## EXERCISE DESCRIPTION
Please quote exactly the lines below from the line containing "bpy.context.scene.collection.objects.link(tube)" to the line containing "depsgraph = bpy.context.evaluated_depsgraph_get()", both lines included, and nothing else.

┏━━

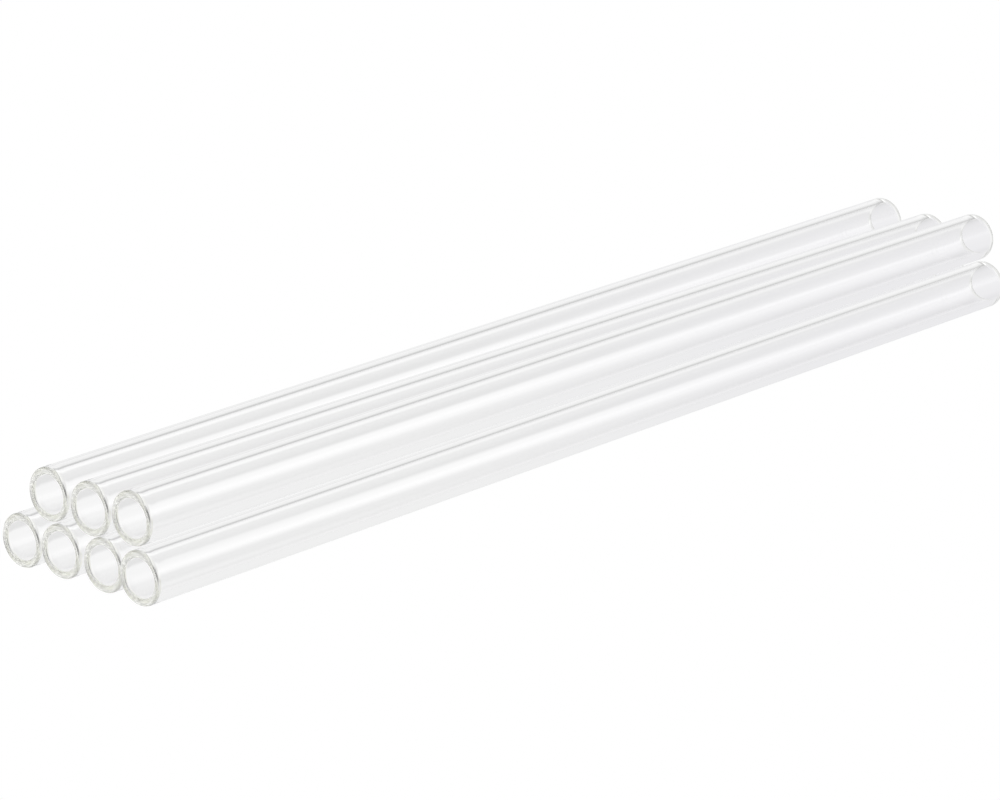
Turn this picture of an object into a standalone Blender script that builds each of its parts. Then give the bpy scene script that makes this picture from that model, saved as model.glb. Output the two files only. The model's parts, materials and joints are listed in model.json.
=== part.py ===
"""A bundle of seven plain glass tubes, open at both ends, with fire-polished rims.

Four tubes lie side by side in a bottom row, and three rest in the grooves between them.
The two tubes at the front touch along their whole length, and so do the two at the back.
The gap between those two pairs opens towards the far ends, so the middle top tube sinks into it.

+X runs along the front pair, from the near ends to the far ends. +Y runs across the row,
from the front tube to the back tube, and +Z is up. The origin is the centre of the bundle's
outer box, on the surface that the bottom row lies on. Tube 1 of each row is the back one.
"""

import math

import bmesh
import bpy
from mathutils import Matrix, Vector

# The tube, in metres.
TUBE_LENGTH = 0.300
TUBE_OUTER_DIAMETER = 0.012
TUBE_WALL = 0.0015
RIM_ROUNDING = 0.0005  # radius of the fire-polished edges, which leave a flat ring between them

# How the tubes lie.
CONTACT_GAP = 0.0003  # between tubes that touch
PAIR_GAP_NEAR = 0.0020  # between the front pair and the back pair, at the near ends
PAIR_GAP_FAR = 0.0056  # and at the far ends
BOTTOM_SETBACKS = (0.0025, 0.0024, 0.0014, 0.0)  # how far each near end lies behind the front tube's
TOP_SETBACKS = (0.0054, 0.0049, 0.0043)

# The mesh.
SIDES = 36  # flats face the table and the neighbouring tubes
ROUNDING_STEPS = 2  # flats in each rounded edge

GLASS_COLOUR = (0.93, 0.95, 0.94, 1.0)
GLASS_ROUGHNESS = 0.03
GLASS_REFRACTION = 1.47

OUTER_RADIUS = TUBE_OUTER_DIAMETER / 2
BORE_RADIUS = OUTER_RADIUS - TUBE_WALL
TUBE_PITCH = TUBE_OUTER_DIAMETER + CONTACT_GAP  # between the axes of tubes that touch


def clear_scene():
    """Remove whatever the scene holds."""
    for old in list(bpy.data.objects):
        bpy.data.objects.remove(old, do_unlink=True)


def clear_glass():
    """Colourless borosilicate glass."""
    material = bpy.data.materials.new("clear_glass")
    material.use_nodes = True
    shader = material.node_tree.nodes["Principled BSDF"]
    shader.inputs["Base Color"].default_value = GLASS_COLOUR
    shader.inputs["Roughness"].default_value = GLASS_ROUGHNESS
    shader.inputs["Metallic"].default_value = 0.0
    shader.inputs["IOR"].default_value = GLASS_REFRACTION
    shader.inputs["Transmission Weight"].default_value = 1.0
    return material


def rounded_corner(along, radius, first_angle):
    """Points of one rounded edge: a quarter circle about (along, radius)."""
    points = []
    for step in range(ROUNDING_STEPS + 1):
        angle = first_angle + math.radians(90) * step / ROUNDING_STEPS
        points.append((along + RIM_ROUNDING * math.cos(angle), radius + RIM_ROUNDING * math.sin(angle)))
    return points


def wall_section():
    """The wall cut lengthwise: (distance along the tube, radius), round the section once."""
    near, far = RIM_ROUNDING, TUBE_LENGTH - RIM_ROUNDING
    outer, inner = OUTER_RADIUS - RIM_ROUNDING, BORE_RADIUS + RIM_ROUNDING
    return (
        rounded_corner(far, outer, math.radians(0))
        + rounded_corner(near, outer, math.radians(90))
        + rounded_corner(near, inner, math.radians(180))
        + rounded_corner(far, inner, math.radians(270))
    )


def tube_mesh():
    """One tube along +X, with its near end at the origin and its flats at the true radii."""
    mesh = bpy.data.meshes.new("plain_tube")
    shape = bmesh.new()
    half_side = math.pi / SIDES
    to_corner = 1 / math.cos(half_side)
    edge_of_flat = Matrix.Rotation(half_side, 3, "X")
    ring = [
        shape.verts.new(edge_of_flat @ Vector((along, 0, radius * to_corner)))
        for along, radius in wall_section()
    ]
    edges = [shape.edges.new((ring[i - 1], ring[i])) for i in range(len(ring))]
    bmesh.ops.spin(
        shape, geom=ring + edges, cent=(0, 0, 0), axis=(1, 0, 0),
        angle=math.tau, steps=SIDES, use_merge=True,
    )
    bmesh.ops.recalc_face_normals(shape, faces=shape.faces)
    shape.to_mesh(mesh)
    shape.free()
    mesh.shade_smooth()
    mesh.set_sharp_from_angle(angle=math.radians(30))
    return mesh


def bottom_axes():
    """Near and far points of the four bottom tubes' axes, back tube first."""
    height = OUTER_RADIUS
    spread = PAIR_GAP_FAR - PAIR_GAP_NEAR
    # The back pair is turned, so its tubes sit a little further apart across the row.
    back_pitch = TUBE_PITCH * math.hypot(1, spread / TUBE_LENGTH)
    front = 0.0
    front_inner = front + TUBE_PITCH
    axes = []
    for extra in (back_pitch, 0.0):
        near = front_inner + TUBE_OUTER_DIAMETER + PAIR_GAP_NEAR + extra
        axes.append((Vector((0, near, height)), Vector((TUBE_LENGTH, near + spread, height))))
    for across in (front_inner, front):
        axes.append((Vector((0, across, height)), Vector((TUBE_LENGTH, across, height))))
    return axes


def groove_point(back, front):
    """Centre of a tube resting on two others, given their centres at the same place along them."""
    half_spacing = (back - front).length / 2
    rise = math.sqrt(TUBE_PITCH**2 - half_spacing**2)
    return (back + front) / 2 + Vector((0, 0, rise))


def top_axes():
    """Near and far points of the three top tubes' axes, each in the groove of two bottom tubes."""
    row = bottom_axes()
    return [
        (groove_point(back[0], front[0]), groove_point(back[1], front[1]))
        for back, front in zip(row, row[1:])
    ]


def place_tube(name, mesh, axis, setback):
    """Lay a tube along its axis line, with its origin at its near end."""
    near, far = axis
    direction = (far - near).normalized()
    across = Vector((0, 0, 1)).cross(direction).normalized()
    up = direction.cross(across)
    tube = bpy.data.objects.new(name, mesh)
    tube.rotation_euler = Matrix((direction, across, up)).transposed().to_euler()
    tube.location = near + direction * setback
    bpy.context.scene.collection.objects.link(tube)
    return tube


def centre_bundle(tubes):
    """Move the whole bundle so that the origin is the bottom centre of its outer box."""
    bpy.context.view_layer.update()
    corners = [tube.matrix_world @ vertex.co for tube in tubes for vertex in tube.data.vertices]
    low = Vector([min(corner[i] for corner in corners) for i in range(3)])
    high = Vector([max(corner[i] for corner in corners) for i in range(3)])
    base = Vector(((low.x + high.x) / 2, (low.y + high.y) / 2, low.z))
    for tube in tubes:
        tube.location -= base


def main():
    clear_scene()
    mesh = tube_mesh()
    mesh.materials.append(clear_glass())
    tubes = []
    for row, axes, setbacks in (
        ("bottom", bottom_axes(), BOTTOM_SETBACKS),
        ("top", top_axes(), TOP_SETBACKS),
    ):
        for number, (axis, setback) in enumerate(zip(axes, setbacks), start=1):
            tubes.append(place_tube(f"{row}_tube_{number}", mesh, axis, setback))
    centre_bundle(tubes)


main()
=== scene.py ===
"""Looks for a bundle of seven clear glass tubes, lying in two rows on a white floor.

Each tube is drawn borosilicate glass, turned here as one smooth wall with fire-polished rims, and
stands for the faceted tube of the frame that it takes its place and size from.
"""

import json
import math

import bmesh
import bpy
from bpy.props import FloatProperty, FloatVectorProperty, IntProperty, PointerProperty
from mathutils import Matrix, Vector


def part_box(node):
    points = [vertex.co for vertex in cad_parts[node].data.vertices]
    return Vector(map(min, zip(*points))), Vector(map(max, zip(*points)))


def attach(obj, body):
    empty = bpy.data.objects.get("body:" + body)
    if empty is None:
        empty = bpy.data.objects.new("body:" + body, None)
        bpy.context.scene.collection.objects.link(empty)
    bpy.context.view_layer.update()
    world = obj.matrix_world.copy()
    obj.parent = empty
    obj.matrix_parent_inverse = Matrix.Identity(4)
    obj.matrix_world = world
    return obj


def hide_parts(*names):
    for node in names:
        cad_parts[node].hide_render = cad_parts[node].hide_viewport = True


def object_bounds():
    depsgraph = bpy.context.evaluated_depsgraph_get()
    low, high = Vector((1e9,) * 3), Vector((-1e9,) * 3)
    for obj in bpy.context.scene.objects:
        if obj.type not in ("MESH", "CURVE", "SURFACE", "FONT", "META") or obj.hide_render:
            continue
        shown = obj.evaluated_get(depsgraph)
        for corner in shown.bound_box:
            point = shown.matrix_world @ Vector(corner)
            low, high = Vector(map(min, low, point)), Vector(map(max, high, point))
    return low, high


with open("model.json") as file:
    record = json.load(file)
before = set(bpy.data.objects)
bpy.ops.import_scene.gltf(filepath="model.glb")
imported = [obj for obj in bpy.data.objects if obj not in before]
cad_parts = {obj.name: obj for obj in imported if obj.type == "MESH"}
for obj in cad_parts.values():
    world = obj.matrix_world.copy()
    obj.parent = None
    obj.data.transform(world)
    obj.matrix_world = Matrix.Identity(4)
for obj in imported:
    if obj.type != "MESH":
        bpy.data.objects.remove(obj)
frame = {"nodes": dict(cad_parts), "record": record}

bl_info = {
    "name": "Glass tube bundle",
    "version": (1, 0, 0),
    "blender": (4, 5, 0),
    "location": "View3D > Sidebar > Tubes",
    "description": "Builds smooth glass tubes in place of the frame's, and the stage that they lie on",
    "category": "Add Mesh",
}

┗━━

## TASK ANSWER
    bpy.context.scene.collection.objects.link(tube)
    return tube


def centre_bundle(tubes):
    """Move the whole bundle so that the origin is the bottom centre of its outer box."""
    bpy.context.view_layer.update()
    corners = [tube.matrix_world @ vertex.co for tube in tubes for vertex in tube.data.vertices]
    low = Vector([min(corner[i] for corner in corners) for i in range(3)])
    high = Vector([max(corner[i] for corner in corners) for i in range(3)])
    base = Vector(((low.x + high.x) / 2, (low.y + high.y) / 2, low.z))
    for tube in tubes:
        tube.location -= base


def main():
    clear_scene()
    mesh = tube_mesh()
    mesh.materials.append(clear_glass())
    tubes = []
    for row, axes, setbacks in (
        ("bottom", bottom_axes(), BOTTOM_SETBACKS),
        ("top", top_axes(), TOP_SETBACKS),
    ):
        for number, (axis, setback) in enumerate(zip(axes, setbacks), start=1):
            tubes.append(place_tube(f"{row}_tube_{number}", mesh, axis, setback))
    centre_bundle(tubes)


main()
=== scene.py ===
"""Looks for a bundle of seven clear glass tubes, lying in two rows on a white floor.

Each tube is drawn borosilicate glass, turned here as one smooth wall with fire-polished rims, and
stands for the faceted tube of the frame that it takes its place and size from.
"""

import json
import math

import bmesh
import bpy
from bpy.props import FloatProperty, FloatVectorProperty, IntProperty, PointerProperty
from mathutils import Matrix, Vector


def part_box(node):
    points = [vertex.co for vertex in cad_parts[node].data.vertices]
    return Vector(map(min, zip(*points))), Vector(map(max, zip(*points)))


def attach(obj, body):
    empty = bpy.data.objects.get("body:" + body)
    if empty is None:
        empty = bpy.data.objects.new("body:" + body, None)
        bpy.context.scene.collection.objects.link(empty)
    bpy.context.view_layer.update()
    world = obj.matrix_world.copy()
    obj.parent = empty
    obj.matrix_parent_inverse = Matrix.Identity(4)
    obj.matrix_world = world
    return obj


def hide_parts(*names):
    for node in names:
        cad_parts[node].hide_render = cad_parts[node].hide_viewport = True


def object_bounds():
    depsgraph = bpy.context.evaluated_depsgraph_get()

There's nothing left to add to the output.